Interview: Brian Dames
To what extent will coal retain its prominence with respect to new electricity generation projects?
BRIAN DAMES: South Africa and the African continent are experiencing exciting growth prospects and ambitions which will not be met without large investments in energy capacity. To ensure a competitive economy, we need to address the critical issue of ensuring that energy is accessible, affordable and clean.
Africa has long been considered the “dark continent”, with South Africa being the notable exception. We are by far the largest and most industrialised economy on the continent and a large part of this achievement has come from the ability over the years to offer competitive energy prices. South Africa generates around 40% of Africa’s total electricity, and today over 75% of South Africans have access to electricity.
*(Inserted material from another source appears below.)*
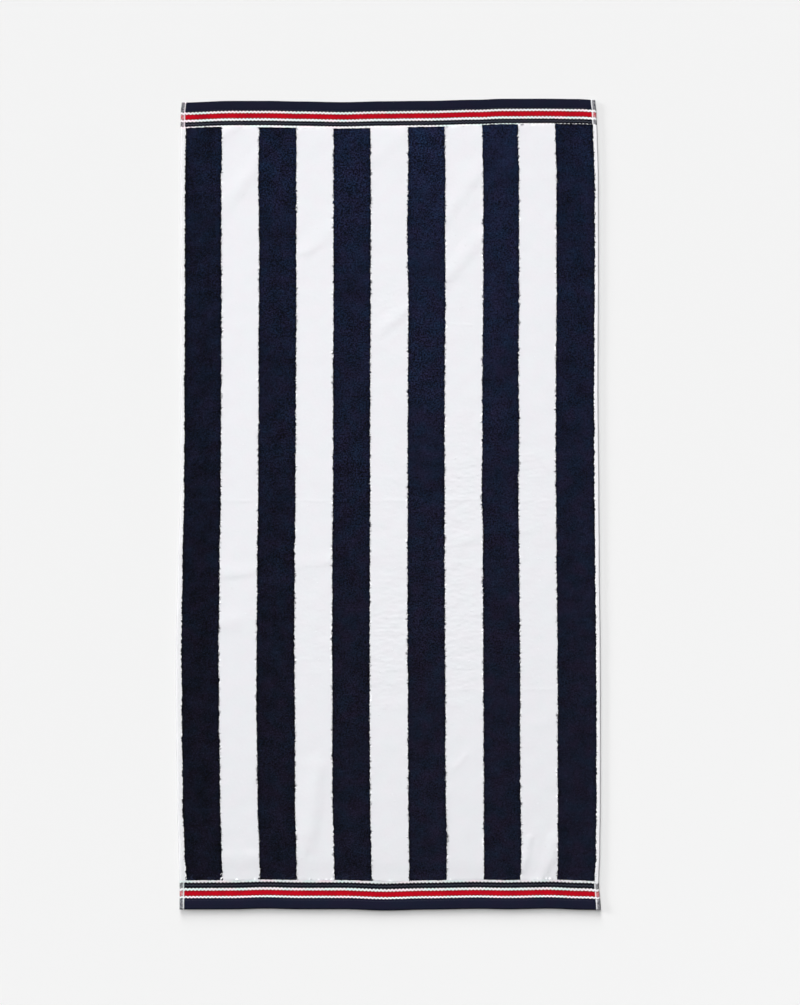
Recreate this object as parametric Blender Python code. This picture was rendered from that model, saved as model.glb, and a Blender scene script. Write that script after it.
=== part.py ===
"""Beach towel laid out flat.

One length of striped terry cloth, with its width along X and its length along Y. Each end has a
flat-woven border that carries no pile, and the last of that border is turned under as a hem. A
narrow hem runs down each long side. Borders and hems belong to the one woven cloth, so the towel is
one closed solid whose thickness changes from band to band.

Metres, +Z up. The towel rests on Z = 0 and its outline is centred on the origin.
"""

from math import hypot
from typing import NamedTuple

import bmesh
import bpy
from mathutils import Vector

# The cloth as it was woven and hemmed.
WIDTH = 0.900
LENGTH = 1.735

# Sizes of the solid's own form.
EDGE_ROUND = 0.0012
BAND_STEP = 0.0030
FIELD_COLUMNS = 33
FIELD_ROWS = 60
CREASE_SIDE_ROWS = 2

# The colour, roughness and metallic value of the cloth taken as a whole.
CLOTH_COLOUR = (0.030, 0.036, 0.062, 1.0)
CLOTH_ROUGHNESS = 0.95
CLOTH_METALLIC = 0.0


class Band(NamedTuple):
    """A band of the weave: how far in from the cloth's edge it starts, and how thick it is."""

    name: str
    start: float
    thickness: float


class SideRow(NamedTuple):
    """Where the two long edges lie, at one place along the towel."""

    y: float
    left: float
    right: float


class EndRow(NamedTuple):
    """Where the two hemmed ends lie, at one place across the towel."""

    x: float
    bottom: float
    top: float


class EdgeLift(NamedTuple):
    """A hemmed edge that stands clear of the surface: how high, and how far in that reaches."""

    name: str
    rise: float
    reach: float


class Crease(NamedTuple):
    """A long soft crease: its two ends, its half width, and how high its middle stands."""

    name: str
    x1: float
    y1: float
    x2: float
    y2: float
    half_width: float
    height: float


END_BANDS = (
    Band("end_hem", 0.0, 0.0030),
    Band("flat_border", 0.0232, 0.0016),
    Band("pile", 0.0598, 0.0034),
)
SIDE_BANDS = (
    Band("side_hem", 0.0, 0.0026),
    Band("pile", 0.0100, 0.0034),
)

SIDE_EDGES = (
    SideRow(y=-0.868, left=-0.4476, right=0.4563),
    SideRow(y=-0.810, left=-0.4481, right=0.4523),
    SideRow(y=-0.750, left=-0.4506, right=0.4545),
    SideRow(y=-0.640, left=-0.4536, right=0.4561),
    SideRow(y=-0.410, left=-0.4563, right=0.4562),
    SideRow(y=-0.320, left=-0.4563, right=0.4557),
    SideRow(y=-0.120, left=-0.4516, right=0.4537),
    SideRow(y=0.010, left=-0.4471, right=0.4527),
    SideRow(y=0.255, left=-0.4471, right=0.4508),
    SideRow(y=0.480, left=-0.4471, right=0.4519),
    SideRow(y=0.700, left=-0.4471, right=0.4517),
    SideRow(y=0.790, left=-0.4466, right=0.4493),
    SideRow(y=0.840, left=-0.4456, right=0.4471),
    SideRow(y=0.868, left=-0.4431, right=0.4446),
)
END_EDGES = (
    EndRow(x=-0.450, bottom=-0.8694, top=0.8635),
    EndRow(x=-0.340, bottom=-0.8692, top=0.8670),
    EndRow(x=-0.265, bottom=-0.8675, top=0.8671),
    EndRow(x=-0.190, bottom=-0.8690, top=0.8658),
    EndRow(x=-0.100, bottom=-0.8689, top=0.8643),
    EndRow(x=-0.010, bottom=-0.8717, top=0.8662),
    EndRow(x=0.080, bottom=-0.8697, top=0.8671),
    EndRow(x=0.190, bottom=-0.8680, top=0.8695),
    EndRow(x=0.250, bottom=-0.8691, top=0.8715),
    EndRow(x=0.340, bottom=-0.8676, top=0.8717),
    EndRow(x=0.415, bottom=-0.8701, top=0.8709),
    EndRow(x=0.455, bottom=-0.8709, top=0.8677),
)

# The stiff hems of the bottom end and the right side don't quite lie down.
BOTTOM_LIFT = EdgeLift("bottom_end", 0.0036, 0.040)
RIGHT_LIFT = EdgeLift("right_side", 0.0028, 0.032)

# Creases across the towel come from its folds on the shelf, and the slanted ones from its weight as
# it was laid down.
CROSS_CREASES = (
    Crease("half_fold", -0.440, 0.006, 0.445, 0.006, 0.010, 0.0004),
    Crease("upper_quarter_fold", 0.115, 0.388, 0.180, 0.386, 0.010, 0.0004),
    Crease("lower_quarter_fold", 0.030, -0.398, 0.445, -0.398, 0.010, 0.0004),
)
SLANTED_CREASES = (
    Crease("top_left_corner", -0.365, 0.783, -0.326, 0.817, 0.020, 0.0007),
    Crease("top_left_ridge", -0.371, 0.612, -0.270, 0.742, 0.026, 0.0007),
    Crease("upper_left_ridge", -0.175, 0.545, -0.118, 0.587, 0.026, 0.0006),
    Crease("top_middle_ridge", -0.034, 0.735, 0.038, 0.798, 0.022, 0.0007),
    Crease("top_right_ridge", 0.112, 0.600, 0.202, 0.725, 0.026, 0.0007),
    Crease("upper_right_ridge", 0.119, 0.480, 0.199, 0.568, 0.024, 0.0009),
    Crease("middle_ridge", -0.034, 0.366, 0.042, 0.428, 0.024, 0.0007),
    Crease("left_swell", -0.358, -0.153, -0.118, -0.123, 0.026, 0.0004),
    Crease("middle_swell", -0.118, -0.123, 0.355, -0.050, 0.026, 0.0003),
    Crease("left_edge_swell", -0.358, -0.252, -0.320, -0.247, 0.040, 0.0006),
    Crease("lower_left_ridge", -0.172, -0.730, -0.148, -0.563, 0.034, 0.0009),
    Crease("bottom_left_swell", -0.358, -0.756, -0.290, -0.755, 0.030, 0.0005),
    Crease("lower_middle_ridge", 0.123, -0.742, 0.127, -0.620, 0.022, 0.0005),
    Crease("bottom_right_fold", 0.290, -0.785, 0.304, -0.716, 0.020, 0.0006),
    Crease("bottom_right_ridge", 0.327, -0.810, 0.362, -0.722, 0.026, 0.0010),
)


def eased(part):
    """A share from 0 to 1, slowed at both ends."""
    part = min(max(part, 0.0), 1.0)
    return part * part * (3.0 - 2.0 * part)


def read_edge(rows, at, column):
    """The named column of an edge table at this place, eased between its rows."""
    if at <= rows[0][0]:
        return getattr(rows[0], column)
    for first, second in zip(rows, rows[1:]):
        if at <= second[0]:
            part = eased((at - first[0]) / (second[0] - first[0]))
            low, high = getattr(first, column), getattr(second, column)
            return low + (high - low) * part
    return getattr(rows[-1], column)


def band_thickness(bands, inset):
    """The cloth's thickness this far in from its edge, with a short slope at each change."""
    thickness = bands[0].thickness
    for outer, inner in zip(bands, bands[1:]):
        part = eased((inset - inner.start) / BAND_STEP + 0.5)
        thickness += (inner.thickness - outer.thickness) * part
    return thickness


def crease_lift(x, y):
    """How far the creases raise the cloth at this point."""
    lift = 0.0
    for crease in CROSS_CREASES + SLANTED_CREASES:
        run_x, run_y = crease.x2 - crease.x1, crease.y2 - crease.y1
        run = hypot(run_x, run_y)
        along = ((x - crease.x1) * run_x + (y - crease.y1) * run_y) / run
        nearest = min(max(along, 0.0), run) / run
        away = hypot(x - crease.x1 - run_x * nearest, y - crease.y1 - run_y * nearest)
        lift += crease.height * (1.0 - eased(away / crease.half_width))
    return lift


def edge_lift(u, v):
    """How far the raised hems hold the cloth clear of the surface at this point of it."""
    insets = ((BOTTOM_LIFT, v), (RIGHT_LIFT, WIDTH - u))
    return max(lift.rise * (1.0 - eased(inset / lift.reach)) for lift, inset in insets)


def lying_place(u, v):
    """Where a point of the cloth, u across it and v along it, lies on the surface."""
    nominal_x = u - WIDTH / 2
    bottom = read_edge(END_EDGES, nominal_x, "bottom")
    top = read_edge(END_EDGES, nominal_x, "top")
    y = bottom + (top - bottom) * v / LENGTH
    left = read_edge(SIDE_EDGES, y, "left")
    right = read_edge(SIDE_EDGES, y, "right")
    return left + (right - left) * u / WIDTH, y


def cloth_thickness(u, v):
    """The thickness at a point of the cloth: the side hems run on over the borders and end hems."""
    from_side, from_end = min(u, WIDTH - u), min(v, LENGTH - v)
    end = band_thickness(END_BANDS, from_end)
    hem = band_thickness(SIDE_BANDS, from_side)
    in_field = eased((from_side - SIDE_BANDS[1].start) / BAND_STEP + 0.5)
    return max(hem, end) + (end - max(hem, end)) * in_field


def under_point(u, v):
    """A point of the cloth's lower face."""
    x, y = lying_place(u, v)
    return Vector((x, y, crease_lift(x, y) + edge_lift(u, v)))


def cloth_point(u, v, share):
    """A point of the cloth, from its lower face at share 0 to its upper face at share 1."""
    return under_point(u, v) + Vector((0.0, 0.0, cloth_thickness(u, v) * share))


def stations(size, bands, field_steps, extra=()):
    """Places across or along the cloth: both sides of each band's slope, and the field's steps."""
    near = [EDGE_ROUND]
    for band in bands[1:]:
        near += [band.start - BAND_STEP / 2, band.start + BAND_STEP / 2]
    step = (size - 2 * near[-1]) / field_steps
    field = [near[-1] + step * i for i in range(1, field_steps)]
    kept = [v for v in field if all(abs(v - place) > step / 3 for place in extra)]
    return near + sorted(kept + list(extra)) + [size - place for place in reversed(near)]


def crease_stations():
    """Rows that follow each crease across the towel, from one side of it to the other."""
    rows = []
    for crease in CROSS_CREASES:
        middle = LENGTH / 2 + (crease.y1 + crease.y2) / 2
        step = crease.half_width / CREASE_SIDE_ROWS
        count = range(-CREASE_SIDE_ROWS, CREASE_SIDE_ROWS + 1)
        rows += [middle + step * side for side in count]
    return rows


def outline_keys(columns, rows):
    """The grid places around the cloth's edge, anticlockwise from the bottom left corner."""
    last_column, last_row = columns - 1, rows - 1
    bottom = [(i, 0) for i in range(last_column)]
    right = [(last_column, j) for j in range(last_row)]
    top = [(i, last_row) for i in range(last_column, 0, -1)]
    left = [(0, j) for j in range(last_row, 0, -1)]
    return bottom + right + top + left


def add_face_grid(mesh, across, along, upper):
    """The grid of one face of the cloth, as {(column, row): vertex}."""
    share = 1.0 if upper else 0.0
    grid = {
        (i, j): mesh.verts.new(cloth_point(u, v, share))
        for j, v in enumerate(along)
        for i, u in enumerate(across)
    }
    for i in range(len(across) - 1):
        for j in range(len(along) - 1):
            corners = [grid[i, j], grid[i + 1, j], grid[i + 1, j + 1], grid[i, j + 1]]
            mesh.faces.new(corners if upper else corners[::-1])
    return grid


def add_rim(mesh, across, along, upper, lower):
    """Closes the solid with a rounded rim that joins its upper and lower faces."""
    outer_u = {0: 0.0, len(across) - 1: WIDTH}
    outer_v = {0: 0.0, len(along) - 1: LENGTH}
    keys = outline_keys(len(across), len(along))
    rim = {}
    for i, j in keys:
        u, v = outer_u.get(i, across[i]), outer_v.get(j, along[j])
        rim[i, j] = mesh.verts.new(cloth_point(u, v, 0.5))
    for first, second in zip(keys, keys[1:] + keys[:1]):
        mesh.faces.new([lower[first], lower[second], rim[second], rim[first]])
        mesh.faces.new([rim[first], rim[second], upper[second], upper[first]])


def centre_outline(mesh):
    """Moves the towel so that the middle of its outline is over the origin."""
    xs = [vert.co.x for vert in mesh.verts]
    ys = [vert.co.y for vert in mesh.verts]
    middle = Vector(((min(xs) + max(xs)) / 2, (min(ys) + max(ys)) / 2, 0.0))
    bmesh.ops.translate(mesh, vec=-middle, verts=mesh.verts)


def towel_mesh():
    """The whole towel as one closed mesh."""
    across = stations(WIDTH, SIDE_BANDS, FIELD_COLUMNS)
    along = stations(LENGTH, END_BANDS, FIELD_ROWS, crease_stations())
    mesh = bmesh.new()
    upper = add_face_grid(mesh, across, along, upper=True)
    lower = add_face_grid(mesh, across, along, upper=False)
    add_rim(mesh, across, along, upper, lower)
    centre_outline(mesh)
    bmesh.ops.recalc_face_normals(mesh, faces=mesh.faces)
    data = bpy.data.meshes.new("towel")
    mesh.to_mesh(data)
    mesh.free()
    data.shade_smooth()
    return data


def cloth_material():
    """Cotton terry, matt all over."""
    material = bpy.data.materials.new("terry_cloth")
    material.use_nodes = True
    shader = material.node_tree.nodes["Principled BSDF"]
    shader.inputs["Base Color"].default_value = CLOTH_COLOUR
    shader.inputs["Roughness"].default_value = CLOTH_ROUGHNESS
    shader.inputs["Metallic"].default_value = CLOTH_METALLIC
    return material


def clear_scene():
    """Removes whatever the scene holds."""
    for item in list(bpy.data.objects):
        bpy.data.objects.remove(item)


clear_scene()
towel = bpy.data.objects.new("towel", towel_mesh())
towel.data.materials.append(cloth_material())
bpy.context.scene.collection.objects.link(towel)
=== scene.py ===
"""Looks of a striped beach towel, laid out flat.

The towel is one length of terry cloth. Its ground, its woven end borders and its turned hems are one
sheet. On that sheet stand the looped pile of each warp stripe and the sewing thread of the hems.

Sizes are in metres, with the towel's width along X and its length along Y. A place on the cloth is
given by u, across it from its left edge, and v, along it from its foot.
"""

import logging
from dataclasses import dataclass
from enum import Enum
from typing import Any, Mapping, Sequence

import bpy
import numpy as np
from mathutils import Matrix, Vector

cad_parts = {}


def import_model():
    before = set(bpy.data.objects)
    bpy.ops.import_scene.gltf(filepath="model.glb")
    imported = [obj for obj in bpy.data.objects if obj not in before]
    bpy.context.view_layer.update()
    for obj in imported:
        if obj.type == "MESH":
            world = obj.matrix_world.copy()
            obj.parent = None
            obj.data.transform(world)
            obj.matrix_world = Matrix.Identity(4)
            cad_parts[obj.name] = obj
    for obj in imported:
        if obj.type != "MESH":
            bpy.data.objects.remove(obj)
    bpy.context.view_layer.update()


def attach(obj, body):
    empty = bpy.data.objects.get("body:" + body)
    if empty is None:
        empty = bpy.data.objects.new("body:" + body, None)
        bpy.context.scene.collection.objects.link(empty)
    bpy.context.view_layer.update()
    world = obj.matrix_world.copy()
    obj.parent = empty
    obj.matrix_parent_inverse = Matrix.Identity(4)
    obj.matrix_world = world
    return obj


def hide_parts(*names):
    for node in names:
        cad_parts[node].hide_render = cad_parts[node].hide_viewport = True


Array = np.ndarray
Socket = bpy.types.NodeSocket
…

For the most part, this electricity output has been sourced from coal. We therefore have to remember that coal has been vital to the achievements of the country and acknowledge that it will continue to play a vital role in helping our economy grow even further as renewable and alternative sources cannot meet new demand alone. Furthermore, because Eskom purchases large volumes of coal for domestic consumption, this also helps drive the national revenue earned from coal sales, since miners will only invest in new capacity reserves if they know that there is a guarantee of a large domestic buyer in the market.
Moving forward, an increasingly important objective, in addition to increasing electricity access and affordability, is the need to provide cleaner energy that will minimise the environmental footprint of electricity generation. New coal plants, which employ advanced technologies, will be built with the potential for greater carbon capture and storage. We are also continuing efforts to develop underground coal gasification, which could feed into existing plants and lead to significant reductions in carbon emissions.
Diversifying the energy mix also remains critical. Solar power has significant potential, and nuclear and biomass will also play increasingly important roles for the energy sector in the future.
The private sector will have opportunities to partner and contribute to renewables as this is for the most part a new and emerging space. We will look to work with the private sector as both partners in new projects across the continent, and through the supply chain as sources of coal and biomass feedstock.
How do you expect electricity prices to be adjusted going forward, and how can rates be made more accessible and affordable to the population?
DAMES: The need to expand electricity infrastructure is urgent, and is now being executed. As a company we acknowledge that things should have happened earlier. Prices in South Africa remain comparatively attractive. So the concern is not the price levels, but the rate at which they need to be raised, which needs to be more realistic. If we cannot demonstrate the ability to earn solid returns, borrowing funds to invest in much needed new capacity will be a challenge.
Furthermore, and this is something often taken for granted, there is the understanding that if we borrow from abroad through foreign aid and development agencies, the funding often comes with obligationsand commitments in terms of project-related benefits for the lenders. However, if new projects can be self-financed, we can ensure that we source locally and create local jobs and feed the domestic value chain.
Politicians in most countries, understandably, will not allow electricity prices to be determined by the market. Achieving prices that are both competitive and reflective of cost is difficult.
One way to ensure affordable prices for those most vulnerable to increases is through subsidisation. Lower income households receive free electricity up to a certain consumption threshold and then have to pay an increasing block-unit rate for consumption above the base level. Households that consume more can afford to do so and pay significantly more per unit.